Uniqlo Launches Online Store in US



Uniqlo, the Japanese clothes giant, may have just turned the fast fashion shopping world upside down this week with the  launch of is new online shopping site in the U.S. This may not seem like important news to many, but to a certain American consumer—think very well-dressed, without much money, and living between the coasts—it is like a food drop from a Marshall Plan plane in 1940s Berlin. $9.90 slim jeans and $79.90 cashmere sweaters in wearable solids are no longer the special privilege of New Yorkers and Los Angelenos, who, let’s face it, probably didn’t really need more slim-cut cheap clothes anyway. The only people who might be disappointed are the ones who used to pick up cash making runs to the coastal stores and sending the loot to Uniqlo fanatics in the middle states.
This is important news for fashionistas who live in towns that don't have a H&M or Zara store. 
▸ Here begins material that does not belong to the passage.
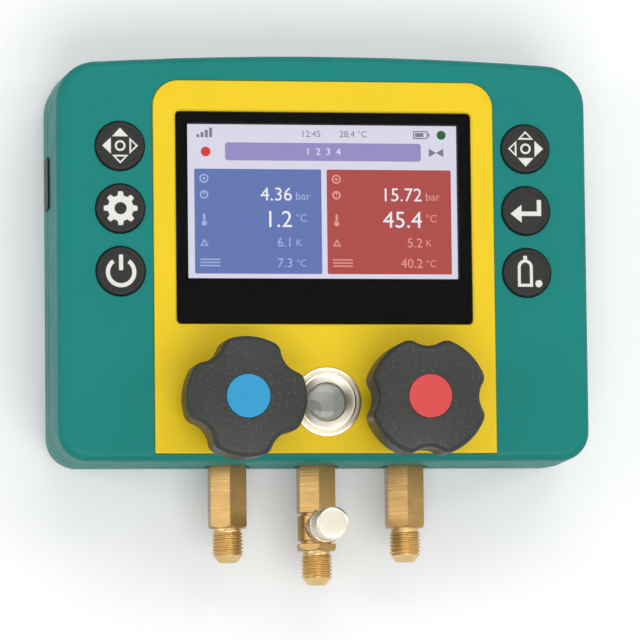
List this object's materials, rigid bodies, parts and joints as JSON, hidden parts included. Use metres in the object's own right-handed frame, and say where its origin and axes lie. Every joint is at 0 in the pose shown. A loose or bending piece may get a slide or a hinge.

Internationally, Uniqlo has repositioned itself as a stylish alternative for the mass market, and the website works accordingly. Like Uniqlo’s stores, the site is elegantly and cleverly designed, with minimalist care. It also mimics the feeling of plenty that makes the stores so mesmerizing. Inside the Fifth Avenue headquarters in New York, neatly folded jeans and T-shirts in mostly solid colors line the walls. The store is so deep that one almost falls into it, and then has to fight one’s way out by grabbing T-shirts that are too cheap to pass up.

Along these lines, the website is set up more like a Pinterest site or a Tumblr blog. Where an old-fashioned online apparel site might replicate a catalog (frustratingly, to anyone who has ever had to position their mouse over the tiny page numbers at the bottom, or chosen, for the millionth time, “view all”).